Mandat dan Tanggungjawab

Andaikan saja, kepala daerah dipilih oleh DPRD, paling tidak ada dua hal esensial yang penting diperhatikan.

Bahwa, (1) di saat memilih kepala daerah, DPRD sedang mengalihkan mandat eksekutif kepada yang dipilih. Artinya, kepala daerah harus menjalankan kebijakan dan pengambilan keputusan berdasarkan aspirasi masyarakat yang diwakili oleh DPRD.

Di sini kepala daerah tidak bisa sepenuhnya berpijak di atas visi-misinya sendiri; aspirasi DPRD tadi harus menjadi patokan utama.
Bahwa (2), andaikan DPRD memilih kepala daerah, maka harus ada kontrak politik yang jelas yang kerangkanya berpihak pada rakyat.

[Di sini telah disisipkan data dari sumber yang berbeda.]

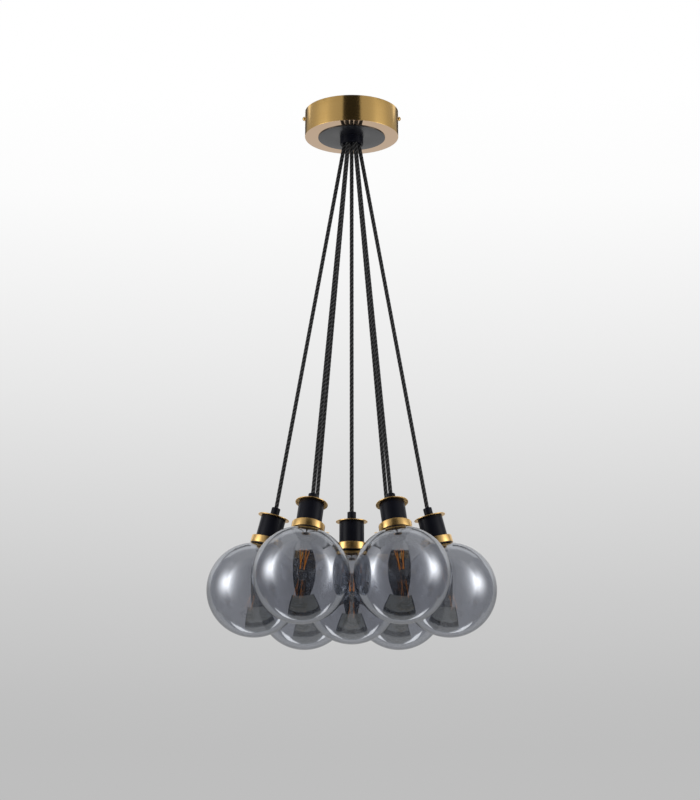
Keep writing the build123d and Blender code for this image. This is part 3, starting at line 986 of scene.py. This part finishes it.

Artinya, mereka juga berhak meminta pertanggungjawabannya. DPRD harus memfungsikan dirinya secara optimal terutama fungsi pengawasan terhadap kebijakan dan keputusan yang diambil kepala daerah.

Dari pemilihan oleh DPRD ini, jika misalnya kepala daerah tidak memenuhi harapan (ekspektasi) atau bahkan melanggar kebijakan yang telah disepakati (sesuai kontrak politik), maka DPRD berhak meminta penjelasan dan pertanggungjawaban. Di sini DPRD harus punya kewenangan penuh untuk bertindak sebagai wakil rakyat, termasuk jika perlu memberhentikan kepala daerah dengan alasan “rakyat tidak lagi menginginkan” maupun politis teknokratik.

Tentunya dengan cara ini, di samping anggota DPRD sendiri harus berkualitas (paham masalah) – pertanggungjawaban kepala daerah kepada DPRD sendiri akan berpengaruh besar terhadap kinerja pemerintah daerah.

Yang jelas, diharapkan pengawasan dari DPRD akan jauh lebih optimal dan akan mendorong kepala daerah tidak main-main dengan aspirasi yang diemban. Transparansi dan akuntabel dalam pengelolaan pemerintah daerah akan mewujud disini. Hubungan kepala daerah dan DPRD akan lebih dinamis dan tentu lebih kolaboratif terutama dalam merumuskan dan melaksanakan berbagai kebijakan. Pada ujungnya diharapkan akan muncul “sinergisitas” yang nyambung di antara Kepala Daerah dan DPRD, tidak seperti selama ini yang terkesan terputus sehingga jalan masing-masing.